Consider a coaching model where observers act as a critical friend, not an inspector. Focus on small, specific areas for development. For example, a peer might observe a colleague purely to give feedback on their use of questioning, or how they stretch and challenge the most able learners. This low-stakes, supportive approach fosters a culture where staff feel safe to experiment and hone their craft.
Design a responsive curriculum
The world of work is changing fast, and our curriculum needs to keep pace. A curriculum shouldn’t be a dusty document that’s only reviewed every few years. It needs to be a living, breathing thing that adapts to the needs of learners and employers.
How do you do this? By talking to people. Involve local employers in regular reviews- not just as a rubber-stamping exercise, but as a genuine conversation. Ask them: are the skills we are teaching still the right ones? What new technologies are on the horizon? A great practical step is to hold a bi-annual ‘curriculum breakfast’ where you invite industry partners in to share insights and shape your provision.
Close the feedback loop
We are all great at collecting feedback from learners- surveys, focus groups, tutorials. But what happens next? Too often, that valuable input disappears into a report, and learners never see what difference it made.
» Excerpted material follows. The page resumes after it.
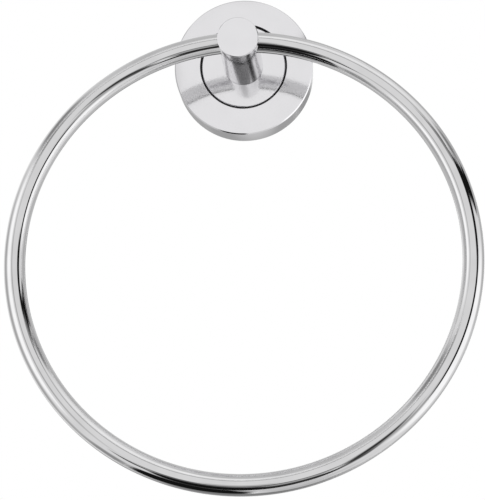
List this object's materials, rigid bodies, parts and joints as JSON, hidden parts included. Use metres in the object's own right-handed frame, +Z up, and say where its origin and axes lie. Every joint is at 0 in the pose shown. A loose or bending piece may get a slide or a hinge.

To build trust and encourage honest feedback in the future, you must show that you are listening. If learners raise an issue- for example, assessment deadlines being too close together- and you respond by creating a more sensible schedule, shout about it! Put up posters, mention it in tutorials, and thank them for their contribution. This simple act of communication proves that their voice matters.
It’s a marathon, not a sprint
Building a genuine culture of quality improvement takes time, patience, and commitment. It’s about focusing on people, not paperwork. It’s about fostering collaboration, not compliance. By shifting our focus from proving to improving, we not only make our organisations more resilient and ready for inspection, but we also create a more supportive and rewarding environment for staff. Most importantly, we give our learners the very best chance to succeed.